We know that students who complete their final assignment progress to a competitive university at a higher rate than their peers who do not take part in the programme (56% vs 37%). As such, we would expect that the increased final assignment submission rate will lead to more less advantaged students progressing to a competitive university, meaning they experience the life changing opportunities associated with higher education. We await further data to confirm this.
Specific Value Brought by Dataiku:
The seamless integration of code and point-and-click analysis has increased team efficiency and the speed at which we can produce meaningful findings from complex analysis. Thanks to the replicability of the model, we will be able able to run it in future academic years, meaning the project will have a sustained impact. Meanwhile, Dataiku’s features mean we can maintain the model and continuously improve it in an agile way, pinpointing specific areas for improvement.
This project has enabled us to highlight the impact of collaborating with specialist organisations to generate data insights – see this published blog. This is a particularly valuable message for the university access sector because evaluation expertise is variable and can be under-resourced. Therefore, this project has helped to strengthen the message externally about the need for data and evaluation.

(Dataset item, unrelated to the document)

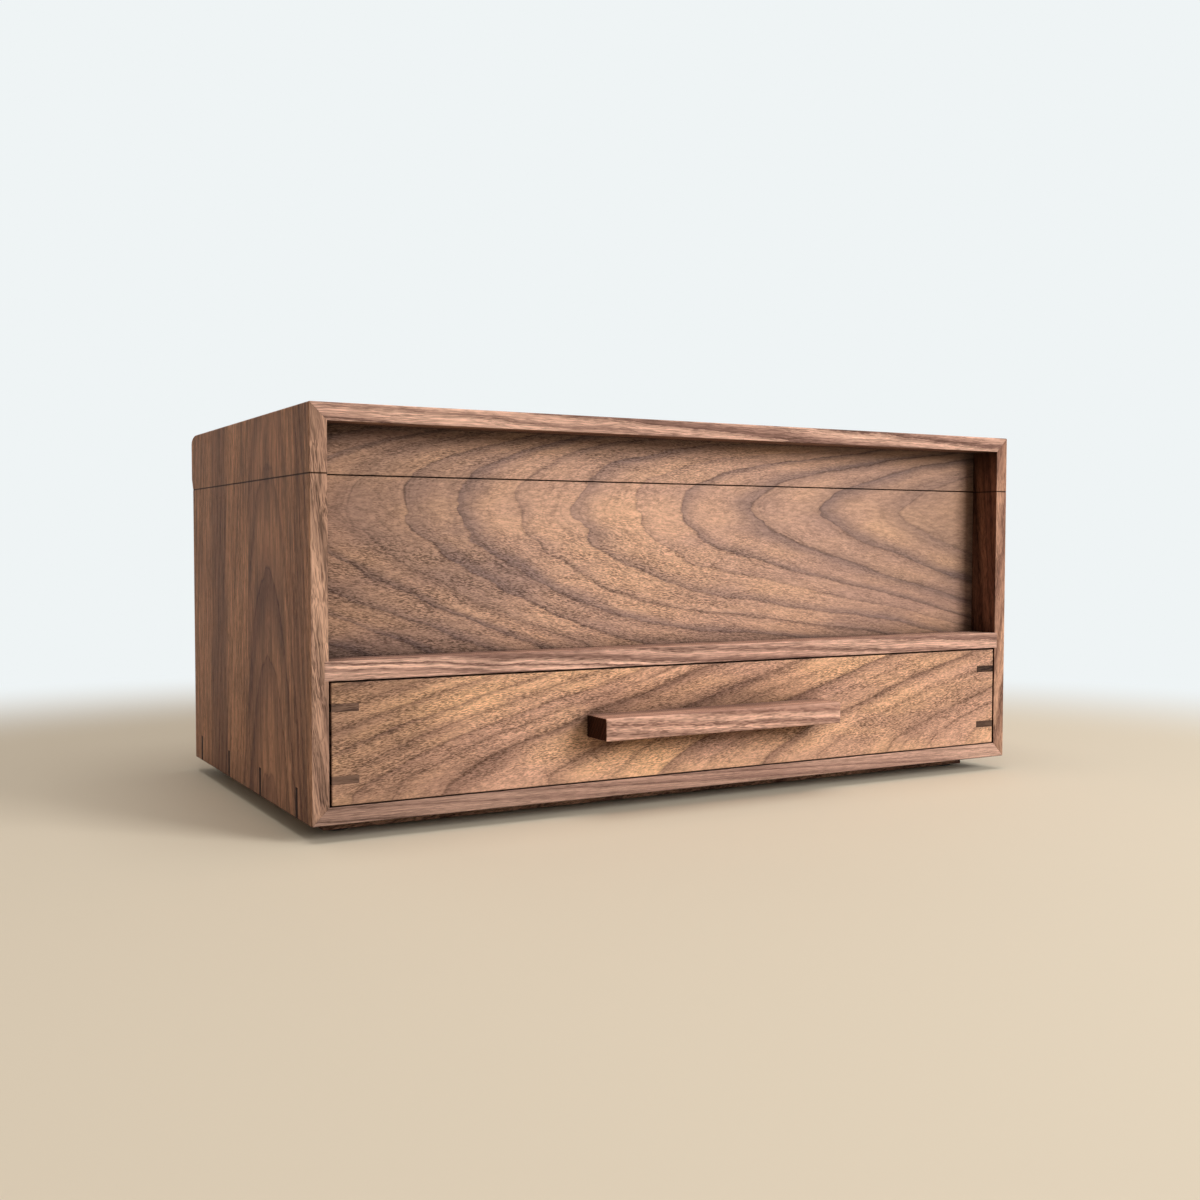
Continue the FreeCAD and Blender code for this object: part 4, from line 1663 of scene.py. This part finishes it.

The expert advice and support from Dataiku’s volunteer data scientist and access to a myriad of training resources have been instrumental in upskilling our Research and Impact Department and programme management team in machine learning and data analytics. Building on our work with Dataiku, we have started to run internal training sessions on data analysis and research methods. The aim of the series is to increase non-technical colleagues’ data literacy in different parts of the organisation.